■ **Prompt**:
Output exactly, and only, the lines from the line containing "0.42, 0.33), 0.65)" through the line containing "obj.matrix_world = world", both included.
'''
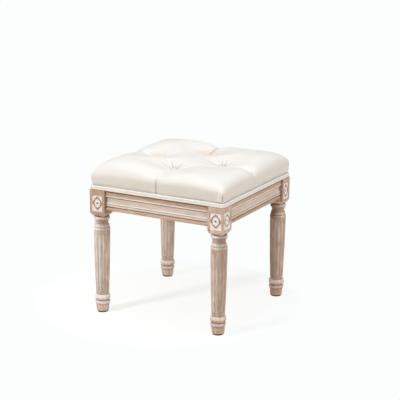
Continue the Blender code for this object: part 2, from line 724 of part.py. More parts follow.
def cage_mesh():
    """The cushion's coarse cage: a top grid whose lines pass through the tufts, and two rows of sides."""
    shares = [-share for share in CAGE_LINE_SHARES[:0:-1]] + list(CAGE_LINE_SHARES)
    shape = bmesh.new()
    bmesh.ops.create_grid(shape, x_segments=len(shares) - 1, y_segments=len(shares) - 1, size=1)
    step = 2 / (len(shares) - 1)
    for point in shape.verts:
        x_share = shares[round((point.co.x + 1) / step)]
        y_share = shares[round((point.co.y + 1) / step)]
        x, y = (COVER_HALF_SIDE * share - EDGE_INSET * int(share) for share in (x_share, y_share))
        point.co = (x, y, BOARD_TOP + crown(x_share, y_share))
    side_rows = (
        (COVER_HALF_SIDE + SIDE_BULGE, BOARD_TOP + SIDE_BULGE_HEIGHT),
        (COVER_HALF_SIDE, BOARD_BOTTOM),
    )
    for half_side, height in side_rows:
        edges = [edge for edge in shape.edges if edge.is_boundary]
        made = bmesh.ops.extrude_edge_only(shape, edges=edges)["geom"]
        for point in [item for item in made if isinstance(item, bmesh.types.BMVert)]:
            reach = max(abs(point.co.x), abs(point.co.y))
            pleated = min(abs(point.co.x), abs(point.co.y)) < CLEARANCE and height > BOARD_TOP
            out = half_side - SIDE_PLEAT_DEPTH if pleated else half_side
            point.co = (point.co.x * out / reach, point.co.y * out / reach, height)
    bmesh.ops.recalc_face_normals(shape, faces=shape.faces)
    sharpen_pleats(shape)
    return mesh_from(shape, "cage")


def sharpen_pleats(shape):
    """Tufts hold their depth, and the pleats from each tuft to its edge stay crisp."""
    vertex_crease = shape.verts.layers.float.new("crease_vert")
    edge_crease = shape.edges.layers.float.new("crease_edge")

    def on_pleat(point):
        across = min(abs(point.co.x), abs(point.co.y))
        along = max(abs(point.co.x), abs(point.co.y))
        return across < CLEARANCE and along > TUFT_REACH - CLEARANCE

    for point in shape.verts:
        if on_pleat(point) and abs(point.co.z - TUFT_SEAT) < CLEARANCE:
            point[vertex_crease] = 1
    for edge in shape.edges:
        if all(on_pleat(point) for point in edge.verts):
            edge[edge_crease] = PLEAT_SHARPNESS


def tufted_surface():
    """The cushion's open outer surface, down to the board's foot, with a flat seat for each button."""
    cage = add_object("cage", cage_mesh(), parts)
    rounding = cage.modifiers.new("Rounding", "SUBSURF")
    rounding.levels = 1
    rounding.render_levels = 1
    shape = bmesh.new()
    surface = baked_mesh(cage, "surface")
    shape.from_mesh(surface)
    bpy.data.meshes.remove(surface)
    tufts = [nearest_point(shape, x, y) for x, y in TUFT_PLACES]
    made = bmesh.ops.bevel(shape, geom=tufts, offset=TUFT_SEAT_WIDTH / 2, affect="VERTICES", segments=1)
    for point in made["verts"]:
        point.co.z = TUFT_SEAT
    hem = border_points(shape)
    waist = {edge.other_vert(point) for point in hem for edge in point.link_edges} - hem
    for row, height in ((hem, BOARD_BOTTOM), (waist, PAD_BOTTOM)):
        for point in row:
            x, y = on_rounded_square(point.co.x, point.co.y, COVER_HALF_SIDE, SEAT_CORNER_RADIUS)
            point.co = (x, y, height)
    bmesh.ops.triangulate(shape, faces=shape.faces)
    shape.normal_update()
    return shape


def nearest_point(shape, x, y):
    return min(shape.verts, key=lambda point: math.hypot(point.co.x - x, point.co.y - y))


def border_points(shape):
    return {point for edge in shape.edges if edge.is_boundary for point in edge.verts}


def add_cover():
    """The sewn cover, a shell that is open below and runs down over the board's edge."""
    item = add_object("cover", mesh_from(tufted_surface(), "cover"), parts)
    shell = item.modifiers.new("Thickness", "SOLIDIFY")
    shell.thickness = COVER_THICKNESS
    shell.offset = -1
    mesh = baked_mesh(item, "sewn")
    holes = twine_holes(TWINE_HOLE_RADIUS, TUFT_SEAT - COVER_THICKNESS - OVERRUN, TUFT_SEAT + OVERRUN)
    mesh = combined_mesh(mesh, [holes], "DIFFERENCE", "cover_mesh")
    add_part("seat_cover", smooth(mesh, math.radians(60)), cream_cover)


def add_foam_pad():
    """The pad that fills the cover, from the board's top to just under the cover."""
    shape = tufted_surface()
    depth = COVER_THICKNESS + PAD_CLEARANCE
    bmesh.ops.delete(shape, geom=list(border_points(shape)), context="VERTS")
    waist = border_points(shape)
    for point in shape.verts:
        point.co -= point.normal * depth
    half_side = COVER_HALF_SIDE - depth
    for point in waist:
        x, y = on_rounded_square(point.co.x, point.co.y, half_side, SEAT_CORNER_RADIUS - depth)
        point.co = (x, y, PAD_BOTTOM)
    bmesh.ops.holes_fill(shape, edges=[edge for edge in shape.edges if edge.is_boundary], sides=0)
    bmesh.ops.recalc_face_normals(shape, faces=shape.faces)
    holes = twine_holes(TWINE_HOLE_RADIUS, PAD_BOTTOM - OVERRUN, TUFT_SEAT + OVERRUN)
    mesh = combined_mesh(mesh_from(shape, "foam"), [holes], "DIFFERENCE", "foam_mesh")
    add_part("foam_pad", smooth(mesh, math.radians(60)), foam)


def welt_section():
    """The double welt's figure-eight section: two cords side by side, one above the other."""
    half_waist = math.sqrt(WELT_RADIUS**2 - (WELT_CORD_SPACING / 2) ** 2)
    start = math.atan2(-WELT_CORD_SPACING / 2, half_waist)
    sweep = math.pi - 2 * start
    for centre, first in ((WELT_CORD_SPACING / 2, start), (-WELT_CORD_SPACING / 2, start + math.pi)):
        for step in range(SMALL_ROUND_STEPS):
            angle = first + sweep * step / SMALL_ROUND_STEPS
            yield WELT_RADIUS * math.cos(angle), centre + WELT_RADIUS * math.sin(angle)


def add_welt():
    """The double welt round the foot of the cushion, swept round a rounded square."""
    section = bpy.data.curves.new("welt_section", "CURVE")
    section.dimensions = "2D"
    outline = section.splines.new("POLY")
    points = list(welt_section())
    outline.points.add(len(points) - 1)
    for point, (x, y) in zip(outline.points, points):
        point.co = (x, y, 0, 1)
    outline.use_cyclic_u = True
    section_item = add_object("welt_section", section, cutters)
    path = bpy.data.curves.new("welt", "CURVE")
    path.dimensions = "3D"
    path.twist_mode = "Z_UP"
    path.bevel_mode = "OBJECT"
    path.bevel_object = section_item
    route = list(rounded_square(WELT_HALF_SIDE, WELT_CORNER_RADIUS, WELT_CORNER_STEPS))
    line = path.splines.new("POLY")
    line.points.add(len(route) - 1)
    height = FRAME_TOP + CLEARANCE + WELT_RADIUS + WELT_CORD_SPACING / 2
    for point, (x, y) in zip(line.points, route):
        point.co = (x, y, height, 1)
    line.use_cyclic_u = True
    mesh = baked_mesh(add_object("welt", path, parts), "welt")
    bpy.data.objects.remove(section_item, do_unlink=True)
    recalculate(mesh)
    add_part("double_welt", smooth(mesh), cream_cover)


def add_buttons():
    """A covered button in each tuft, and the twine that ties it down under the board."""
    dome_steps = 3
    dome = [
        (BUTTON_RADIUS * math.cos(QUARTER * step / dome_steps), BUTTON_RIM
         + (BUTTON_HEIGHT - BUTTON_RIM) * math.sin(QUARTER * step / dome_steps))
        for step in range(dome_steps)
    ]
    shank_bottom = -BUTTON_SHANK_LENGTH
    profile = [(0, shank_bottom), (BUTTON_SHANK_RADIUS, shank_bottom), (BUTTON_SHANK_RADIUS, 0)]
    profile += [(BUTTON_RADIUS - BUTTON_RIM / 2, 0), *dome, (0, BUTTON_HEIGHT)]
    button = smooth(turned_mesh("button", profile, MIDDLE_ROUND_STEPS))
    twine_top = TUFT_SEAT - BUTTON_SHANK_LENGTH
    knot_top = BOARD_BOTTOM - CLEARANCE
    profile = [
        (0, knot_top - KNOT_HEIGHT),
        (KNOT_RADIUS, knot_top - KNOT_HEIGHT),
        (KNOT_RADIUS, knot_top),
        (TWINE_RADIUS, knot_top),
        (TWINE_RADIUS, twine_top),
        (0, twine_top),
    ]
    twine = smooth(turned_mesh("twine", profile, SMALL_ROUND_STEPS))
    for side, (x, y) in zip(SIDES, TUFT_PLACES):
        place = Matrix.Translation((x, y, TUFT_SEAT + CLEARANCE))
        add_part(f"tuft_button_{side}", button, cream_cover, place)
        add_part(f"tuft_twine_{side}", twine, twine_thread, Matrix.Translation((x, y, 0)))


clear_scene()
parts = new_collection("tufted_stool")
cutters = new_collection("cutters", shown=False)
stool = add_object("stool", None, parts)

limed_wood = new_material("limed_wood", (0.56, 0.42, 0.33), 0.65)
plain_wood = new_material("plain_wood", (0.50, 0.35, 0.22), 0.70)
plywood = new_material("plywood", (0.58, 0.43, 0.28), 0.75)
cream_cover = new_material("cream_cover", (0.90, 0.87, 0.80), 0.45)
foam = new_material("foam", (0.85, 0.80, 0.62), 0.95)
twine_thread = new_material("twine_thread", (0.80, 0.76, 0.66), 0.90)
steel = new_material("steel", (0.55, 0.55, 0.56), 0.35, 1.0)
glide_plastic = new_material("glide_plastic", (0.05, 0.045, 0.04), 0.50)

add_legs()
add_glides()
add_aprons()
add_dowels()
add_corner_blocks()
add_screws()
add_seat_board()
add_foam_pad()
add_cover()
add_welt()
add_buttons()
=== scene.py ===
import json
import bmesh
import bpy
from math import atan2, copysign, cos, degrees, exp, hypot, pi, radians, sin, sqrt
from mathutils import Matrix, Vector, noise

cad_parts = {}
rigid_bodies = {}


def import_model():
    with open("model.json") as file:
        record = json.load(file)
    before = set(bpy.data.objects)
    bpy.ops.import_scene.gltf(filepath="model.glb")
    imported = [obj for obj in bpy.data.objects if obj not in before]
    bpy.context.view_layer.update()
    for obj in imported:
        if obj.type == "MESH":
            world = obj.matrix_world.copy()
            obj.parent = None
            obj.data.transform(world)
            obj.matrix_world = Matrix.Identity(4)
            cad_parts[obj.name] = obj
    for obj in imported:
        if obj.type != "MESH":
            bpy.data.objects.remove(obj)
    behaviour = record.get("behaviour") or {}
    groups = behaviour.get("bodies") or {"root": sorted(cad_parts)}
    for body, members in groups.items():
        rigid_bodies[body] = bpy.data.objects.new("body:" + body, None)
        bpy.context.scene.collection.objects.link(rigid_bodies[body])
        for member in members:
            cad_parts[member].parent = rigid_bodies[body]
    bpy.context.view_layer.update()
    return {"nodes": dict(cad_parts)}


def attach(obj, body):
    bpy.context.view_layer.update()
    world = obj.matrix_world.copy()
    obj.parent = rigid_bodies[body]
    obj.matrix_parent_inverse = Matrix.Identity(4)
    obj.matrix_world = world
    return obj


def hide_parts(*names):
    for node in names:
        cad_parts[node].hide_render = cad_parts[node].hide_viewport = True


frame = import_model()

# leftovers of the startup file
for name in ("Cube", "Light", "Camera"):
    spare = bpy.data.objects.get(name)
    if spare and name not in frame["nodes"]:
        bpy.data.objects.remove(spare)

corners = ("front_right", "back_right", "back_left", "front_left")
sides = ("front", "right", "back", "left")
quarter = pi / 2


def deselectAll():
    bpy.ops.object.select_all(action="DESELECT")


def pick(*pieces):
    deselectAll()
    for piece in pieces:
        piece.select_set(True)
    bpy.context.view_layer.objects.active = pieces[0]


def editMode():
    bpy.ops.object.mode_set(mode="EDIT")


def objectMode():
    bpy.ops.object.mode_set(mode="OBJECT")


def startShape(name, add, **values):
    deselectAll()
    add(**values)
    piece = bpy.context.object
    piece.name = name
    return piece


def extrude(*way):
    bpy.ops.mesh.extrude_region_move(TRANSFORM_OT_translate={"value": way})


def resizeFlat(share, height):
    bpy.ops.transform.resize(value=(share, share, 1), center_override=(0, 0, height))


def selectAll():
    bpy.ops.mesh.select_all(action="SELECT")


def selectFaces(piece, wanted):
    bpy.ops.mesh.select_mode(type="FACE")
    bpy.ops.mesh.select_all(action="DESELECT")
    shape = bmesh.from_edit_mesh(piece.data)
    for face in shape.faces:
        face.select = wanted(face)
    shape.select_flush_mode()
    bmesh.update_edit_mesh(piece.data)


def setPlaces(piece, move):
    # moves every point of the mesh with move(x, y, z)
    for point in piece.data.vertices:
        point.co = move(*point.co)
    piece.data.update()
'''
■ **Task response**:
limed_wood = new_material("limed_wood", (0.56, 0.42, 0.33), 0.65)
plain_wood = new_material("plain_wood", (0.50, 0.35, 0.22), 0.70)
plywood = new_material("plywood", (0.58, 0.43, 0.28), 0.75)
cream_cover = new_material("cream_cover", (0.90, 0.87, 0.80), 0.45)
foam = new_material("foam", (0.85, 0.80, 0.62), 0.95)
twine_thread = new_material("twine_thread", (0.80, 0.76, 0.66), 0.90)
steel = new_material("steel", (0.55, 0.55, 0.56), 0.35, 1.0)
glide_plastic = new_material("glide_plastic", (0.05, 0.045, 0.04), 0.50)

add_legs()
add_glides()
add_aprons()
add_dowels()
add_corner_blocks()
add_screws()
add_seat_board()
add_foam_pad()
add_cover()
add_welt()
add_buttons()
=== scene.py ===
import json
import bmesh
import bpy
from math import atan2, copysign, cos, degrees, exp, hypot, pi, radians, sin, sqrt
from mathutils import Matrix, Vector, noise

cad_parts = {}
rigid_bodies = {}


def import_model():
    with open("model.json") as file:
        record = json.load(file)
    before = set(bpy.data.objects)
    bpy.ops.import_scene.gltf(filepath="model.glb")
    imported = [obj for obj in bpy.data.objects if obj not in before]
    bpy.context.view_layer.update()
    for obj in imported:
        if obj.type == "MESH":
            world = obj.matrix_world.copy()
            obj.parent = None
            obj.data.transform(world)
            obj.matrix_world = Matrix.Identity(4)
            cad_parts[obj.name] = obj
    for obj in imported:
        if obj.type != "MESH":
            bpy.data.objects.remove(obj)
    behaviour = record.get("behaviour") or {}
    groups = behaviour.get("bodies") or {"root": sorted(cad_parts)}
    for body, members in groups.items():
        rigid_bodies[body] = bpy.data.objects.new("body:" + body, None)
        bpy.context.scene.collection.objects.link(rigid_bodies[body])
        for member in members:
            cad_parts[member].parent = rigid_bodies[body]
    bpy.context.view_layer.update()
    return {"nodes": dict(cad_parts)}


def attach(obj, body):
    bpy.context.view_layer.update()
    world = obj.matrix_world.copy()
    obj.parent = rigid_bodies[body]
    obj.matrix_parent_inverse = Matrix.Identity(4)
    obj.matrix_world = world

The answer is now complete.